Prasanth Parasu(University of New South Wales), Julien Epps(School of Electrical Engineering and Telecommunications, UNSW Australia), Kaavya Sriskandaraja(The University of New South Wales) and Gajan Suthokumar(The University of New South Wales)
Abstract:
Current approaches to Voice Presentation Attack (VPA) detection have largely focused on spoofing detection within a single database and/or attack type. However, for practical Presentation Attack Detection (PAD) systems to be adopted by industry, they must be able to generalise to detect diverse and previously unseen VPAs. Inspired by successful aspects of deep learning systems for image classification such as the introduction of residual mappings through shortcut connections, this paper proposes a novel Light-ResNet architecture that provides good generalisation across databases and attack types.
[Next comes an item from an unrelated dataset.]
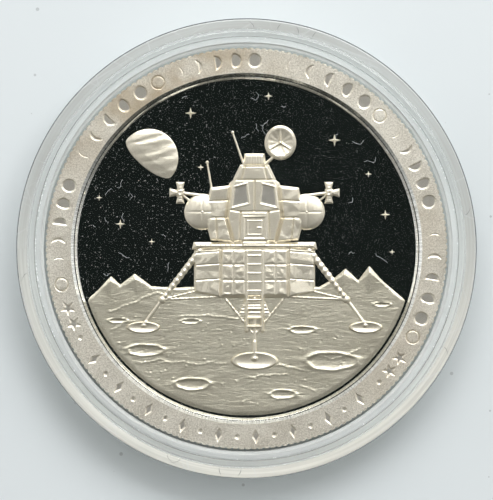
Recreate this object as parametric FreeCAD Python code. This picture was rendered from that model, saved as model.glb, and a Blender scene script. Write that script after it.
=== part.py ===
import FreeCAD, Part
import math
import os

# A proof-finish struck medal, lying face up in a clear two-piece capsule.
# +Z is up, and +Y is the top of the struck picture. The origin is the middle of the
# capsule's underside. Lengths are millimetres.
#
# The capsule is two shallow moulded cups. The base has a collar that holds the medal's
# edge. The lid's skirt slides over that collar and sits on the base's shoulder. Each half
# has a thin lip round its waist, and a fingernail in the slit between the lips opens it.
#
# The medal is one piece of silver: a reeded edge, a broad flat rim with sunk ornaments,
# a stepped bevel down to a flat mirror field, and a relief of a lander on cratered ground.
# Like any struck relief, it has drafted walls and stays lower than the rim.

# Medal blank
medal_diameter = 40.0
medal_thickness = 3.0
rim_width = 2.5
obverse_recess = 0.55
reverse_recess = 0.42
bevel_width = 0.62
bevel_step_share = 0.45
bevel_drop_share = 0.40
ledge_share = 0.16
reeds = 200
reed_depth = 0.13
reed_land_share = 0.45
edge_break = 0.10

# Capsule
window_thickness = 1.3
medal_headroom = 0.15
seat_clearance = 0.2
collar_wall = 0.9
collar_lead_in = 0.34
collar_rise = 1.3
skirt_clearance = 0.06
skirt_wall = 0.74
lip_width = 1.1
lip_thickness = 0.8
lip_slit = 0.25
lip_rounding = 0.28
face_rounding = 0.35
mould_draft = 0.08

# Sunk ornaments on the rim
ornament_depth = 0.12
moon_radius = 0.72
moon_line = 0.16
moons = 37
moons_in_cycle = 12
moon_points = 12
moons_start_deg = 191.0
moons_end_deg = -28.0
star_radius = 0.78
star_points = 5
star_waist_share = 0.42
star_angles_deg = (198.6, 203.6, 319.4, 324.4)
dot_radius = 0.24
dot_points = 10
dot_angles_deg = (208.2, 314.8)
lozenge_length = 1.5
lozenge_width = 0.72
lozenges = 17
lozenges_start_deg = 216.0
lozenges_end_deg = 307.0

# Relief: heights above the field, and the slope of its walls
relief_gap = 0.45
relief_draft_share = 0.45
ground_edge_height = 0.08
ground_height = 0.16
hill_height = 0.30
crater_lip = 0.09
sky_star_edge_height = 0.02
sky_star_height = 0.16
planet_height = 0.24
leg_axis_height = 0.04
brace_axis_height = 0.08
ladder_axis_height = 0.39
side_height = 0.32
pad_edge_height = 0.27
pad_height = 0.38
cabin_side_height = 0.38
body_height = 0.44
tank_height = 0.42
cabin_height = 0.50
panel_rise = 0.04
hatch_sink = 0.035
window_sink = 0.07
overrun = 0.2

# Ground, as shares of the field's radius: the skyline, the hills and the craters
skyline_share = (
    (-0.935, -0.300), (-0.870, -0.240), (-0.800, -0.165), (-0.745, -0.215), (-0.660, -0.150),
    (-0.560, -0.225), (-0.400, -0.232), (-0.200, -0.222), (0.040, -0.216), (0.260, -0.220),
    (0.430, -0.228), (0.520, -0.175), (0.585, -0.120), (0.660, -0.190), (0.725, -0.105),
    (0.800, -0.190), (0.870, -0.250), (0.930, -0.300),
)
# Each hill: left foot, front foot, right foot, the point of the skyline behind, and the peak
hills_share = (
    ((-0.885, -0.265), (-0.800, -0.345), (-0.740, -0.225), (-0.800, -0.168), (-0.803, -0.190)),
    ((-0.745, -0.235), (-0.640, -0.340), (-0.555, -0.232), (-0.660, -0.153), (-0.655, -0.178)),
    ((0.440, -0.240), (0.570, -0.350), (0.655, -0.205), (0.585, -0.123), (0.580, -0.150)),
    ((0.655, -0.215), (0.720, -0.330), (0.865, -0.255), (0.725, -0.108), (0.728, -0.138)),
)
# Each crater: centre across, centre up, half width and half depth
craters_share = (
    (0.500, -0.665, 0.150, 0.050),
    (-0.600, -0.600, 0.105, 0.032),
    (0.330, -0.480, 0.075, 0.019),
    (-0.320, -0.800, 0.100, 0.033),
    (0.800, -0.330, 0.050, 0.012),
    (0.215, -0.860, 0.075, 0.024),
    (-0.760, -0.425, 0.055, 0.013),
    (-0.330, -0.430, 0.055, 0.013),
)
crater_points = 16
crater_foot_share = 1.25
crater_crest_share = 0.92
crater_floor_share = 0.62
crater_depth_share = 0.60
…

The introduction of skip connections within residual modules enables the training of deeper spoofing classifiers that can leverage more useful discriminative information learned in the hidden layers, while still generalising well under mismatched conditions. Utilising the wide variety of databases available for VPA research, this paper also proposes a set of generalisation evaluations which a practical PAD system should be able to meet: generalising within a database, generalising across databases within attack type and generalising across all spoofing classes. Evaluations on the ASVspoof 2015, BTAS 2016 (replay) and ASVspoof 2017 V2.0 databases show that the proposed Light-ResNet architecture is able to generalise across these diverse tasks consistently, outperforming CQCC-GMM and Attentive Filtering Network (AFN) baselines.